Im frühern Mittelalter kommt auch eine ganz andere Deutung des Sirenensinnbildes vor. Man findet namentlich auf Taufbecken die fischschwänzige Sirene mit Delphinen gesellt. Rathgeber, Gothaisches Museum S. 303. Auf Grabbildern der Katakomben Seepferde mit Fischschwänzen. Bellermann, Katakomben von Neapel, Tab. 3. 4. Das entspricht vollkommen dem antiken Todtencultus, in welchem Delphinen und Tritonen als Sinnbilder einer glücklichen Hinüberfahrt der Seele über den Styx nach Elysium galten. Diese alte Symbolik aber traf zusammen mit den specifisch christlichen Vorstellungsweisen von Christo, dem Seelenfischer, und vom heiligen Element der Taufe. Demnach kann die Sirene auf Taufbecken und das Seepferd auf christlichen Gräbern auch nicht mehr auf die Verführung durch Sinnenlust Bezug haben, sondern nur noch auf die Wiedergeburt durch die heilige Taufe und auf die Hoffnung der Auferstehung. Der nämlichen Symbolik entspricht die fischschwänzige Sirene mit einem Jungen, welches sie säugt, im Münster zu Basel, desgleichen im Münster zu Freiburg im Breisgau. Vgl. Waagen, Kunst in Deutschland II. 255. Püttmann, Kunstschätze S. 100. Oefter hält die Sirene in Kirchen einen Fisch in der Hand. Nach Piper, christl. Mythologie I. 390, „liegt es nahe, diesen Fisch für das Bild der Seele zu nehmen, die, von den Wogen der Welt umhergetrieben, von der Sirene sich hat fangen lassen.“ Dies ist aber keine gute Auslegung. Kreuser (Kirchenbau II. 46.) hat viel mehr Recht, indem er das Sinnbild auf die Wiedergeburt durch die Taufe bezieht. Diese Erklärung erhält eine weitere Bestätigung durch die Bilder in Basel und Freiburg, auf denen der ihr Junges säugenden Sirene ein Ritter, der mit einem Greifen und andern Ungeheuern kämpft, gegenübersteht, und durch ein Bild der Sirene im Münster zu Zürich, der ein menschenverschlingender [385] Löwe gegenübersteht. Piper sieht in der Sirene die Sünde, im Löwen und in jenen Ungeheuern die Strafe. Man wird jedoch nach dem, was bisher erörtert worden, annehmen müssen, dass die Sirene mit dem Fisch oder mit dem Jungen allein in guter Bedeutung Sinnbild der Wiedergeburt und Auferstehung, mit Einem Wort des Himmels, der menschenverschlingende Löwe aber und die Ungeheuer allein in schlimmer Bedeutung Sinnbilder der Verdammniss und Hölle seyen.
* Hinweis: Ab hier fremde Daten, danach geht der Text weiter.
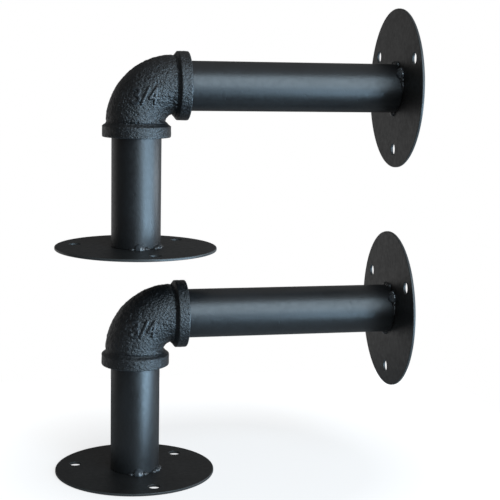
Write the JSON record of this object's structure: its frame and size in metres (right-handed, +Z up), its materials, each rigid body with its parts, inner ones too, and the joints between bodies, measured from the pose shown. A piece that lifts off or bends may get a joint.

Unzweifelhaft ist die doppelte Symbolik der christlichen Sirene aus der Verwechslung des Sirenen- mit dem Tritonentypus der Alten hervorgegangen und einzig aus ihr zu erklären. Die schlimme Bedeutung der christlichen Sirene (als Verlockung) erklärt sich aus der Erinnerung an die vogelfüssige Sirene der Alten; die gute Bedeutung (als Wiedergeburt) aus der Erinnerung an die fischschwänzigen Tritonen.